Has this manager actually seen her Twitter account? “Oh, my God. I know. 5000 followers. Gee whiz. That’s really going to tip the pendulum, isn’t it?” she says, and blows a raspberry.
That isn’t quite what I am getting at. I am getting at what she posts on her Twitter account. A few examples. Here she is, having cut her own hair: “#Likeaf---ing8yearold.”; a picture of a roll of loo paper, with a print of shells and starfish: “Finally a toilet tissue design that speaks the truth. Turds and bum holes.”; a description of a big night out in the life of a famous actress: “Hot chips at da takeaway boooooooiiiiii.” I am still trying to imagine some hotshot Hollywood producer looking at this stuff and thinking: “Hey, this girl would be great in …” Yes, quite.
Also, she is 31. She doesn’t really talk like that – “boooooooiiiiiii” – does she? “In my brain, yes, I do. Sometimes.”
I say I don’t even know what that sort of talk is. Is it cool? “It’s cool, Michele. She [the waitress] would have got it.”

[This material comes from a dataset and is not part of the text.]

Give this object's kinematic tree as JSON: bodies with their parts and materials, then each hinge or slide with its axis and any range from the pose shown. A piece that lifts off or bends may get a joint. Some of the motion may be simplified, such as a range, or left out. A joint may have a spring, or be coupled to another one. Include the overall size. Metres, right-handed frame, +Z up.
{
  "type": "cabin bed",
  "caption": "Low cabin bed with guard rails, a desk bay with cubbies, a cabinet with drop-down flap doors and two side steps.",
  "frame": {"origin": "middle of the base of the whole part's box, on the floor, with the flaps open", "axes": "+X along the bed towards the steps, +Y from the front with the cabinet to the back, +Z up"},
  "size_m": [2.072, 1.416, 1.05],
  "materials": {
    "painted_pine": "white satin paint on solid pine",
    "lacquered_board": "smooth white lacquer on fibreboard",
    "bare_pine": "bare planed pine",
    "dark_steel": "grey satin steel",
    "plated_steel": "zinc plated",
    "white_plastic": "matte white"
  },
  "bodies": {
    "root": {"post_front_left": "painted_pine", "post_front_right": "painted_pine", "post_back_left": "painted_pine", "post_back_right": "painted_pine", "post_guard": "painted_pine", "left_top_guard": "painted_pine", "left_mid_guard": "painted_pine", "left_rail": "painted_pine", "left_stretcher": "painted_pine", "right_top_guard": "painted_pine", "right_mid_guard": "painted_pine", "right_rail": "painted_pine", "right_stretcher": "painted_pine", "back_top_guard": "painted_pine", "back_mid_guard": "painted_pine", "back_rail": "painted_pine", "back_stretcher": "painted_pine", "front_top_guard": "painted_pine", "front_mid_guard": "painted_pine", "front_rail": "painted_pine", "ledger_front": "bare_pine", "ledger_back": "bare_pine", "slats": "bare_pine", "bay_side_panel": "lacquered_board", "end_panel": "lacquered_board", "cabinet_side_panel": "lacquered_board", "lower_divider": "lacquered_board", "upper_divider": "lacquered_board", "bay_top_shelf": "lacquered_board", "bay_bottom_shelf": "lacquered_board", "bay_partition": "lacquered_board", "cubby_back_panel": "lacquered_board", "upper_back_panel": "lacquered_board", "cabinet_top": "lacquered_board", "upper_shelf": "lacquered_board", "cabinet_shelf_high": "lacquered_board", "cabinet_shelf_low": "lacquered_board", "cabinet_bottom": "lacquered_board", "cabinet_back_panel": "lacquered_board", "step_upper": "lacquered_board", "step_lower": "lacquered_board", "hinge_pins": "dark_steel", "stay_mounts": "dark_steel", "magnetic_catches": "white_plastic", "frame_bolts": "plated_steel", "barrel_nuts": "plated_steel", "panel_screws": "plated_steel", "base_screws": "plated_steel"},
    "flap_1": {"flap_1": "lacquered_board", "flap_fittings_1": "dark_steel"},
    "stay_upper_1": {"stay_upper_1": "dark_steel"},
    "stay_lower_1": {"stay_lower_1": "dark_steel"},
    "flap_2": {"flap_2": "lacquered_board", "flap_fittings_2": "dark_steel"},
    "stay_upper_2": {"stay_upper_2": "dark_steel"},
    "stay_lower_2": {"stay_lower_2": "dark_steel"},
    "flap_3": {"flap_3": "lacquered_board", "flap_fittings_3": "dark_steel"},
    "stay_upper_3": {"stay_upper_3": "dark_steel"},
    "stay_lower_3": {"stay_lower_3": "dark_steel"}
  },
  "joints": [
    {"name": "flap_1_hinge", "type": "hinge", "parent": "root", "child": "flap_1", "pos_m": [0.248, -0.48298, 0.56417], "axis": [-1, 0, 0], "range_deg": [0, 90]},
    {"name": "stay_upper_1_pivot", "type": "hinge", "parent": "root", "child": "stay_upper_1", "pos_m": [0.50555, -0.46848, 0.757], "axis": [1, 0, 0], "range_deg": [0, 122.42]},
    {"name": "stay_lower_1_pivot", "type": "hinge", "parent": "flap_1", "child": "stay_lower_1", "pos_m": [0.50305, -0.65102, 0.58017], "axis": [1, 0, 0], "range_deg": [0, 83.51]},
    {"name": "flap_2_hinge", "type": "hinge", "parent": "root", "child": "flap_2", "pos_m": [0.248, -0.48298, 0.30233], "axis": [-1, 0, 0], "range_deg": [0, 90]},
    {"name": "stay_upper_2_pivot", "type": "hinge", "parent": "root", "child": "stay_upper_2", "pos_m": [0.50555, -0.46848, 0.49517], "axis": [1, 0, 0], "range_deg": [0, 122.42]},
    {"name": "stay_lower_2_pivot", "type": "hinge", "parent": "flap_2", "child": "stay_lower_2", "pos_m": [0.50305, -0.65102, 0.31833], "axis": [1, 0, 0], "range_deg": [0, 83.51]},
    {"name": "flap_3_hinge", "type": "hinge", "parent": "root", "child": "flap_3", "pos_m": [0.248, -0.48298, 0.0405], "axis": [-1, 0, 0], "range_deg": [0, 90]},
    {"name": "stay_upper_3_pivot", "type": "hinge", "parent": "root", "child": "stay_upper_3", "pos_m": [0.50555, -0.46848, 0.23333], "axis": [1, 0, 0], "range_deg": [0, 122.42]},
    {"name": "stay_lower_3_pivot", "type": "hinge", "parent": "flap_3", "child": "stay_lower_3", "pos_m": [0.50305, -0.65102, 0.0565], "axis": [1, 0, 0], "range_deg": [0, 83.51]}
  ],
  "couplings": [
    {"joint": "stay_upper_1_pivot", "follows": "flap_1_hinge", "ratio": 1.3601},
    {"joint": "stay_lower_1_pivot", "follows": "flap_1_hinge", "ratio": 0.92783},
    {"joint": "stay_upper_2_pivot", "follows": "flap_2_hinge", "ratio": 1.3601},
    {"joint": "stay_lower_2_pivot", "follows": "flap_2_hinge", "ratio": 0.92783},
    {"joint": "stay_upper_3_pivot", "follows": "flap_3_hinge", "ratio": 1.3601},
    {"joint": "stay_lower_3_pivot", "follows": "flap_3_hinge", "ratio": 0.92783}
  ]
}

Okay, I get it. She’s cool and I’m not. This is quite possibly why I will never have a Twitter account in which I talk about opening bottles of beer with my teeth. That is beyond lively; that’s madness.
In fairness, she hasn’t done that particular party trick for some time. Not since her tooth fell out, some years later. She has since spent more money at dentists than even an in-demand supplier of foot-fetish services could reasonably afford. But in her twenties, after she and some mates set up the Basement Theatre, she managed the bar for a year or so, and there she had a revelation. “I figured I could do this great trick, ha ha. Which is kind of ridiculous when you think about it. You probably don’t want a bottle of beer that somebody else has opened with their teeth.”
She was just showing off. “Yeah, yeah. I mean, it came in handy. Sometimes you don’t have an opener, right? Look at you. You’re so shocked. I love it.”
And then she gives me a big hug and off she sweeps, looking like a beautiful, clever, naughty gypsy. I may have fluttered my eyelashes at her, just the tiniest bit, as she went.
Venus in Fur is at the Herald Theatre, Auckland, until September 18.